Entretanto nem mesmo todos os fatores mencionados por mim anteriormente, que fui o primeiro dirigente petista a
denunciar o caráter burguês da gestão municipal do partido em Fortaleza no ano
de 1985, não dão conta de explicar a ferocidade e violência destinada ao PT por
parte de " novos aliados e antigos adversários". Só poderá mesmo
haver uma única razão para o " ódio concentrado" das elites, ainda inconfessável até por
comentaristas bastantes críticos ao PT. Por ironia da história, o PT que teve
no mínimo duas vitórias roubadas ( 89 e 94)pela fraude oficial do TSE, teria
utilizado este mesmo instrumento estatal para evitar a eleição do tucano Aécio
Neves em 2014. Este elemento combinado ao esgotamento total do "milagre
econômico lulista" tem potenciado uma enorme pressão demolidora gerada a
partir das classes dominantes, desde o primeiro dia do segundo mandato da
presidenta Dilma. Como prognosticou o velho Marx em seu magnífico livro" O
dezoito brumário de Luís Bonaparte" : "O herói nacional pode virar
bandido da noite para o dia, tudo dependerá dos fatores da luta de
classes". Paradoxalmente ao comemorar 36 anos de existência política,
ostentando um "invejável currículo" de quatro vitórias consecutivas
para as corridas presidenciais pós regime militar, o PT e sua principal
liderança de massas poderão ser convertidos em os "piores bandidos"

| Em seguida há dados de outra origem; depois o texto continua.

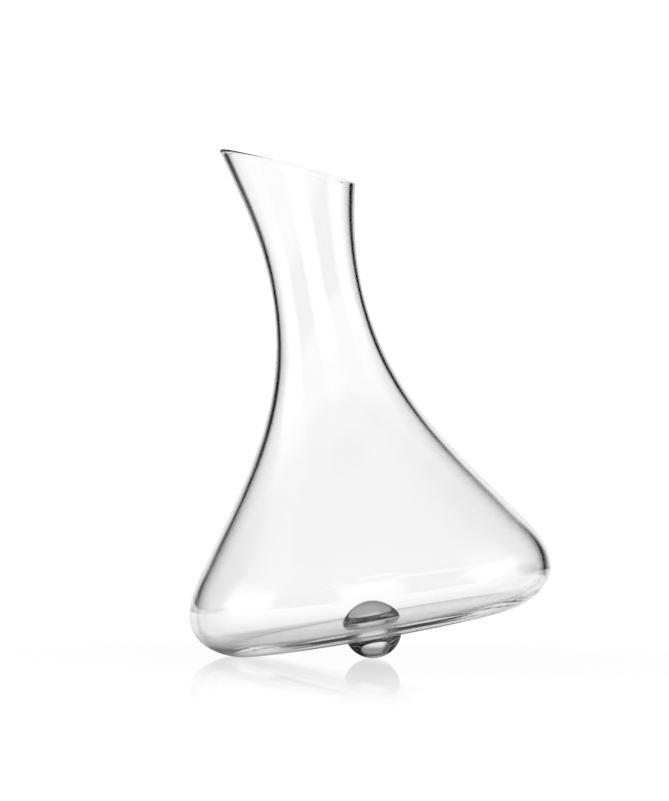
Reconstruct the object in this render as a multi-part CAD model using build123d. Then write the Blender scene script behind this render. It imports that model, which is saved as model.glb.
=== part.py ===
from build123d import *
import os
from math import atan2, cos, degrees, radians, sin

# Wine decanter that leans on a solid glass ball. Millimetres and degrees.
# World frame: +Z up, the decanter leans towards -X, and the origin is the point where the
# ball touches the table.
# Vessel frame: Z is the vessel's own axis of revolution, and heights count from just under the base.

# How it stands
lean = 11.0  # the vessel's axis leans this far from upright
ball_radius = 15.0
ball_offset = 2.1  # the ball is fused this far off the axis, on the low side

# Outer skin of the base: a shallow dome that turns up into the belly
base_middle = 0.8  # height of the dome's middle
base_edge = 2.0  # height of the dome's edge
base_radius = 70.3  # where the dome ends and the corner begins
belly_radius = 93.8
belly_height = 23.3
outer_handles = (5.9, 14.5)  # how far the corner keeps the dome's direction, and runs straight up

# Inner skin of the base
floor_wall_middle = 3.5
floor_wall_edge = 3.9
inner_base_radius = 68.9
belly_wall = 3.5
belly_drop = 0.1  # the inner skin is widest this much lower than the outer one
inner_handles = (8.9, 11.9)

# Side of the vessel: height, outer radius, and wall thickness measured level
side_stations = (
    (48.0, 83.1, 3.8),
    (90.0, 53.2, 3.5),
    (132.0, 31.7, 2.7),
    (176.0, 23.2, 1.9),
    (217.0, 26.3, 2.5),
    (266.0, 38.4, 3.0),
)
lip_flare = 13.3  # angle of the wall at the last station, from the axis

# Slanted mouth: a plane that is high on the low side, and melted smooth at its edges
mouth_height = 243.6  # where the plane crosses the axis
mouth_slant = 24.4
rim_round = 1.0

corner_samples = 2000  # points tried when looking for the corner's lowest one


def polar(length, angle):
    """A vector of this length in the outline's plane, at this angle up from level."""
    return Vector(length * cos(radians(angle)), length * sin(radians(angle)))


def corner_curve(floor_middle, floor_end, belly_point, handles):
    """The turn from the floor up to the belly. It carries on in the direction of the floor's arc."""
    direction = degrees(2 * atan2(floor_end.Y - floor_middle.Y, floor_end.X))
    return Bezier(
        floor_end,
        floor_end + polar(handles[0], direction),
        belly_point - Vector(0, handles[1]),
        belly_point,
    )


def turned(floor_middle, floor_end, belly_point, handles, side_points):
    """The solid inside one skin of the vessel. The outline has X as radius and Y as height."""
    floor = TangentArc(floor_middle, floor_end, tangent=(1, 0))
    corner = corner_curve(floor_middle, floor_end, belly_point, handles)
    ends = (Vector(0, 1), polar(1, 90 - lip_flare))
    side = Spline(belly_point, *side_points, tangents=ends, tangent_scalars=(1, 1))
    top = side_points[-1]
    lid = Line(top, (0, top.Y))
    axis = Line((0, top.Y), floor_middle)
    face = make_face([floor, corner, side, lid, axis])
    return revolve(Plane.XZ * face, Axis.Z, 360)


def outer_base():
    """Floor middle, floor end, belly point and corner handles of the outer skin."""
    floor_end = Vector(base_radius, base_edge)
    return Vector(0, base_middle), floor_end, Vector(belly_radius, belly_height), outer_handles


def inner_base():
    """The same of the inner skin."""
    floor_middle = Vector(0, base_middle + floor_wall_middle)
    floor_end = Vector(inner_base_radius, base_edge + floor_wall_edge)
    belly_point = Vector(belly_radius - belly_wall, belly_height - belly_drop)
    return floor_middle, floor_end, belly_point, inner_handles


def outer_solid():
    side_points = [Vector(radius, height) for height, radius, wall in side_stations]
    return turned(*outer_base(), side_points)


def inner_solid():
    side_points = [Vector(radius - wall, height) for height, radius, wall in side_stations]
    return turned(*inner_base(), side_points)


def mouth_cutter():
    """A block whose lower face is the mouth's plane."""
    size = 4 * belly_radius
    block = Box(size, size, size, align=(Align.CENTER, Align.CENTER, Align.MIN))
    return Location((0, 0, mouth_height), (0, mouth_slant, 0)) * block


def rounded_rim(vessel):
    """The same vessel with both edges of its mouth rounded."""
    top_edges = vessel.edges().group_by(Axis.Z)[-2:]
    rim_edges = [edge for group in top_edges for edge in group]
    return fillet(rim_edges, rim_round)


def blown_vessel():
    """The hollow vessel in its own frame, before the ball goes in."""
    return rounded_rim(outer_solid() - inner_solid() - mouth_cutter())


def brim_litres():
    """What the vessel holds up to its mouth, standing straight and without the ball's share."""
    return (inner_solid() - mouth_cutter()).volume / 1e6


def axis_foot():
    """Where the vessel frame's origin stands, so that its low side and the ball touch the table."""
    sine = sin(radians(lean))
    cosine = cos(radians(lean))
    corner = corner_curve(*outer_base())
    samples = [corner @ (step / corner_samples) for step in range(corner_samples + 1)]
    lift = -min(point.Y * cosine - point.X * sine for point in samples)
    # the ball's centre is one radius above the table, on a line beside the vessel's axis
    ball_along = (ball_radius - lift + ball_offset * sine) / cosine
    return Vector(ball_along * sine + ball_offset * cosine, 0, lift)


def export(part, name, colour):
    part.label = name
    part.color = colour
    export_step(part, f"parts/{name}.step")


os.makedirs("parts", exist_ok=True)
ball = Pos(0, 0, ball_radius) * Sphere(ball_radius)
vessel = Pos(axis_foot()) * Rot(0, -lean, 0) * blown_vessel() - ball
export(vessel, "glass_vessel", Color(0.86, 0.92, 0.94, 0.35))
export(ball, "base_ball", Color(0.78, 0.88, 0.92, 0.6))
print("axis foot", axis_foot(), "capacity to the brim in litres", brim_litres())
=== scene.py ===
from math import asin, atan2, cos, pi, radians, sin

import bmesh
import bpy
import numpy as np
from mathutils import Matrix, Vector


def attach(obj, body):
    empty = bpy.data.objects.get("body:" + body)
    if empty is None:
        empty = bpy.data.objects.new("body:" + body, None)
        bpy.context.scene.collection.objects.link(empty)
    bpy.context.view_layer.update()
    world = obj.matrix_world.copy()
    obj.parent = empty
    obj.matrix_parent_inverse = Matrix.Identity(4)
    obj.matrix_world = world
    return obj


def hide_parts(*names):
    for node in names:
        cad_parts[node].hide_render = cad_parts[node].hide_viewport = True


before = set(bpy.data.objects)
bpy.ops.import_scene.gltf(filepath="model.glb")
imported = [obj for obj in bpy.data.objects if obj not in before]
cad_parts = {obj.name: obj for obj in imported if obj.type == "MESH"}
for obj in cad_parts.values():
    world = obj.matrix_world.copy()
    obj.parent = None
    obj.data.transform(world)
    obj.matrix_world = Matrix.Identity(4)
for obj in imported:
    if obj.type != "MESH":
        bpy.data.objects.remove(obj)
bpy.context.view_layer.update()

# Lengths are millimetres and angles are degrees, unless a comment says otherwise.
# Meshes are made in metres.
MM = 0.001

# ---------------------------------------------------------------------------------------------
# The decanter's driving dimensions, as the part has them
# ---------------------------------------------------------------------------------------------
LEAN = 11.0
BALL_RADIUS = 15.0
BALL_OFFSET = 2.1  # towards the low side, which is -X

BASE_RADIUS = 70.3
BASE_MIDDLE = 0.8
BASE_EDGE = 2.0
BELLY_RADIUS = 93.8
BELLY_HEIGHT = 23.3
# how far the corner keeps the floor's direction, and how far it runs straight up into the belly
OUTER_HANDLES = (5.9, 14.5)

FLOOR_WALL_MIDDLE = 3.5
FLOOR_WALL_EDGE = 3.9
INNER_BASE_RADIUS = 68.9
BELLY_WALL = 3.5
BELLY_DROP = 0.1
INNER_HANDLES = (8.9, 11.9)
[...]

que esta "honrada" pátria já conheceu em toda sua história
republicana, pelo simples e banal motivo de reproduzirem a mesma metodologia
utilizada por todos os partidos burgueses deste país: Comerciar os negócios do
Estado Capitalista! Esta prática secular e usual, em tempos de estagnação e
crise pode transformar-se no pior dos "pecados políticos" para uma
elite decadente , portanto após a sentença final o PT deverá ser crucificado!